There are basically five which all tie together:

  • Streetscape improvements in Eastern Market
  • Construction of a Dequindre Cut extension from Gratiot to Mack with a formal entrance in to Eastern Market. As mentioned earlier, this will be a rail with trail non-motorized pathway.
  • Replacement of bridges over this new section of the Cut
  • Bike lane, path, and sidewalk connections from the Dequindre Cut extension to Hamtramck
  • A Midtown Loop connector between Eastern Market and Midtown

As you can see, getting funding to complete these projects would provide major walk and bike connections to Eastern Market, the RiverWalk, Midtown, and Hamtramck. It would be absolutely huge.

TIGER III grants are due at the end of this month and it is quite competitive. $547 million will be granted.

Keep your hands up for Detroit — and your fingers crossed.

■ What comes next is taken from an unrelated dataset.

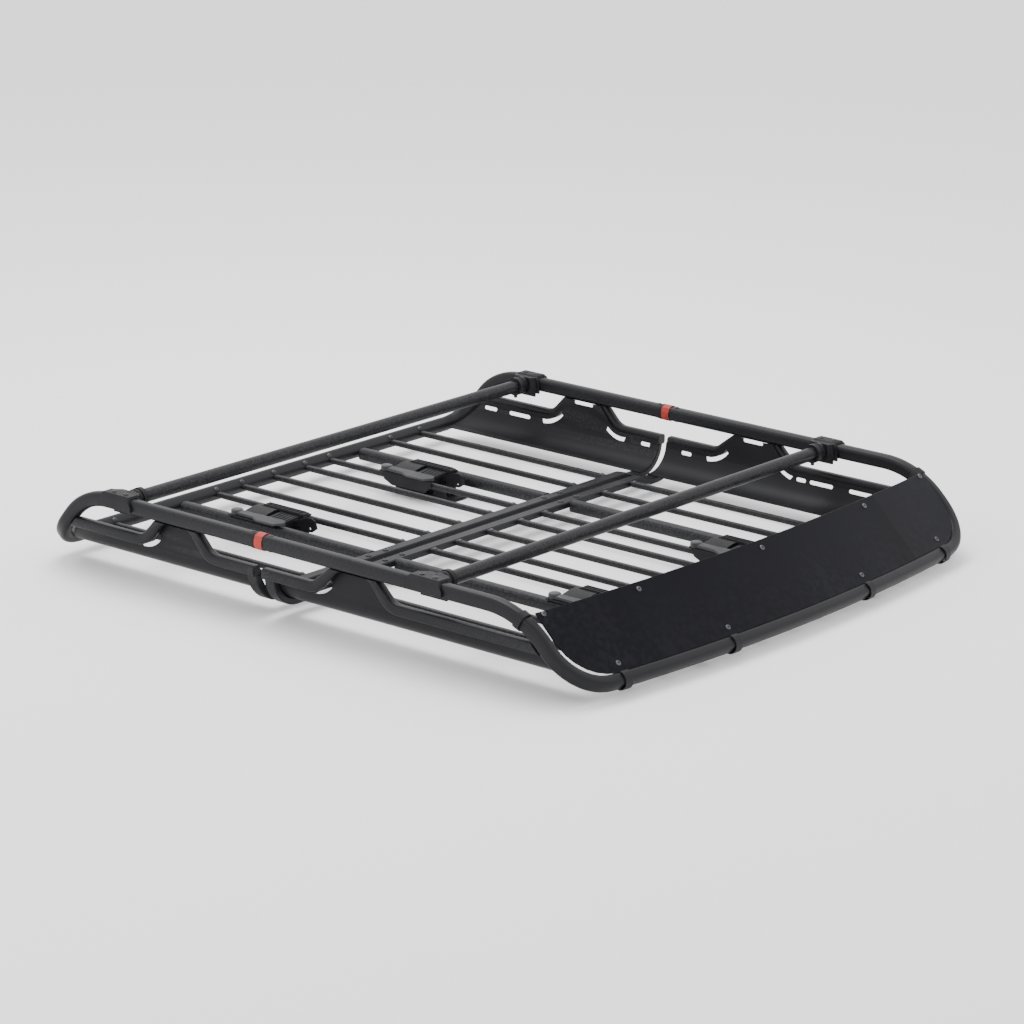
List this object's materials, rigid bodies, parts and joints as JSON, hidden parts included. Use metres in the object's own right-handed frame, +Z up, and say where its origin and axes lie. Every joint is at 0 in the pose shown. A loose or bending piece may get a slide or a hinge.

More on Hot Spokes: Detroit’s bike-based food delivery

Tuesday, April 19th, 2011

Pure Detroit has a real interesting interview with Shayne O’Keefe and his bike-based food delivery service called Hot Spokes.

We had mentioned this back in January but the interview provides the back story to the operation.

PD: When did cycling become a major element in your life?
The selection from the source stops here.